**PROBLEM REQUIREMENTS**
Pick out all lines of the entries that include the word "from" and copy them.

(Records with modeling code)
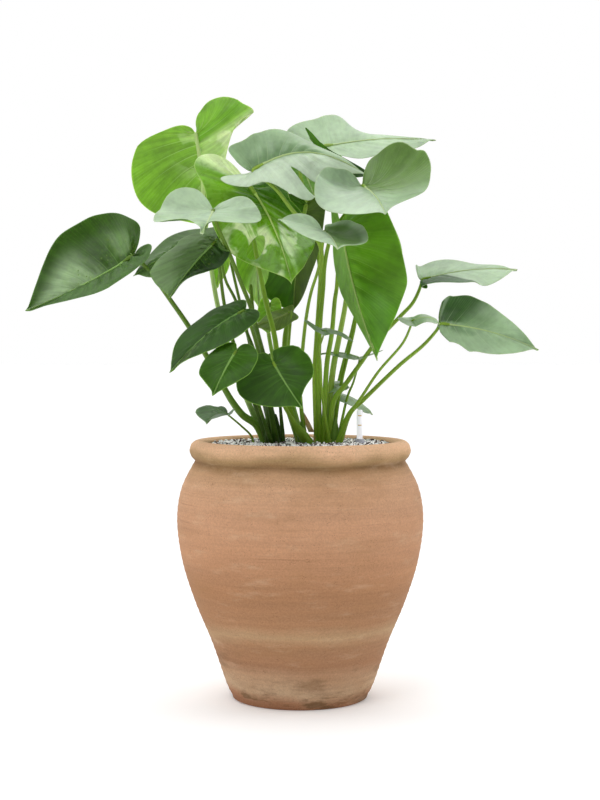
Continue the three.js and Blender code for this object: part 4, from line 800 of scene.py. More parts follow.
def blade_look(leaf, seed):
    """A leaf's skin: paler veins and margin, streaks along the veins, and a thin layer that light passes."""
    palette = leaf.palette
    look = Look(leaf.name + "_skin", specular_ior_level=palette.shine, subsurface_scale=0.004)
    phase, spacing, rib = look.attribute("veins")
    edge, upper, out = look.attribute("edges")
    right_half = look.attribute("stalk")[2]
    here = look.place()
    streaks = look.noise(look.join(phase * 2.2, out * 1.3, seed), 1.0, 5, 0.6)
    clouds = look.noise(here, 16)
    mottle = look.noise(here, 110, 5)
    tone = streaks.between(0.3, 0.7, -0.2 * palette.streak, 0.24 * palette.streak)
    tone = tone + clouds.between(0.3, 0.7, 0.86, 1.14) + mottle.between(0.3, 0.7, -0.06, 0.06)
    patches = look.noise(here, 26, 3, 0.5, 0.6).between(0.46, 0.56)
    half = {"right": right_half, "left": 1.0 - right_half}
    base = look.mix(upper, palette.under, palette.upper)
    # Each tint colours part of a half; many are painted sheen, highlights, light through the leaf or shade.
    for tint in leaf.tints:
        strength = half[tint.half] * tint.strength
        if tint.around:
            strength = strength * phase.band(*tint.around)
        if tint.across:
            strength = strength * out.band(*tint.across)
        if tint.patchy:
            strength = strength * patches
        if not tint.below:
            strength = strength * upper
        base = look.mix(strength, base, tint.colour)
    base = look.brighten(base, tone)
    # The side veins, the fine ones between them, the net and the midrib.
    away = look.math("PINGPONG", phase, 0.5) * spacing
    lateral = away.between(0.2, 1.0, 1.0, 0.0) * out.between(0.1, 0.9, 0.5, 0.05)
    fine = look.math("PINGPONG", phase * 6.0, 0.5).between(0.0, 0.2, 0.18, 0.0) * clouds.between(0.35, 0.6)
    net = look.voronoi(here, 480, "DISTANCE_TO_EDGE").between(0.0, 0.08, 0.07, 0.0)
    midrib = (rib + phase.between(3.0, 11.0, -0.6, 0.35)).between(0.8, 1.9, 0.92, 0.0)
    base = look.mix(look.math("MAXIMUM", lateral, look.math("MAXIMUM", fine, net)), base, palette.vein)
    base = look.mix(midrib, base, palette.rib or palette.vein)
    base = look.mix(edge.between(0.5, 1.6, 0.6, 0.0), base, palette.margin or palette.vein)
    if palette.blotch:
        near = rib.between(3.0, 26.0, 1.0, 0.0) * mottle.between(0.5, 0.6) * half["right"]
        base = look.mix(near * 0.75, base, palette.blotch)
    look.set(base_color=base, roughness=mottle.between(0.35, 0.7, palette.rough, palette.rough + 0.1))
    look.set(subsurface_weight=palette.thin, subsurface_radius=(0.7, 1.0, 0.25))
    look.set(coat_weight=palette.wax, coat_roughness=0.3)
    look.bump(mottle * 0.35 - look.math("MAXIMUM", lateral, fine), 0.0006, 0.6)
    return look.material


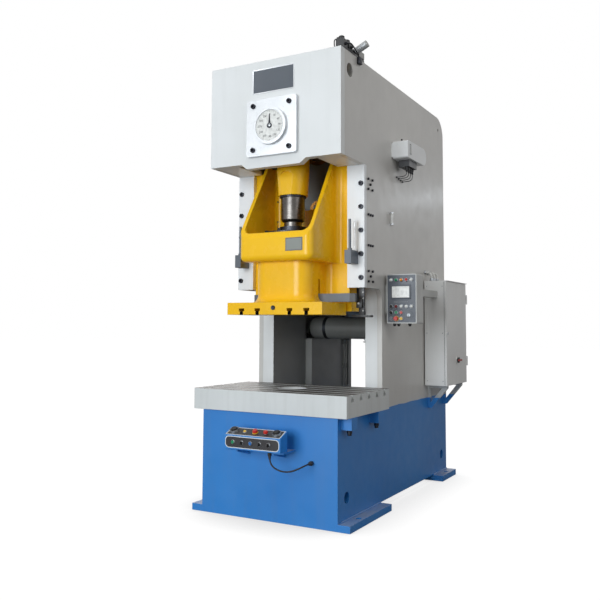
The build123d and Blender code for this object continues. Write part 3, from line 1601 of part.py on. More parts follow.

**OUTPUT BELOW**
Continue the three.js and Blender code for this object: part 4, from line 800 of scene.py. More parts follow.
The build123d and Blender code for this object continues. Write part 3, from line 1601 of part.py on. More parts follow.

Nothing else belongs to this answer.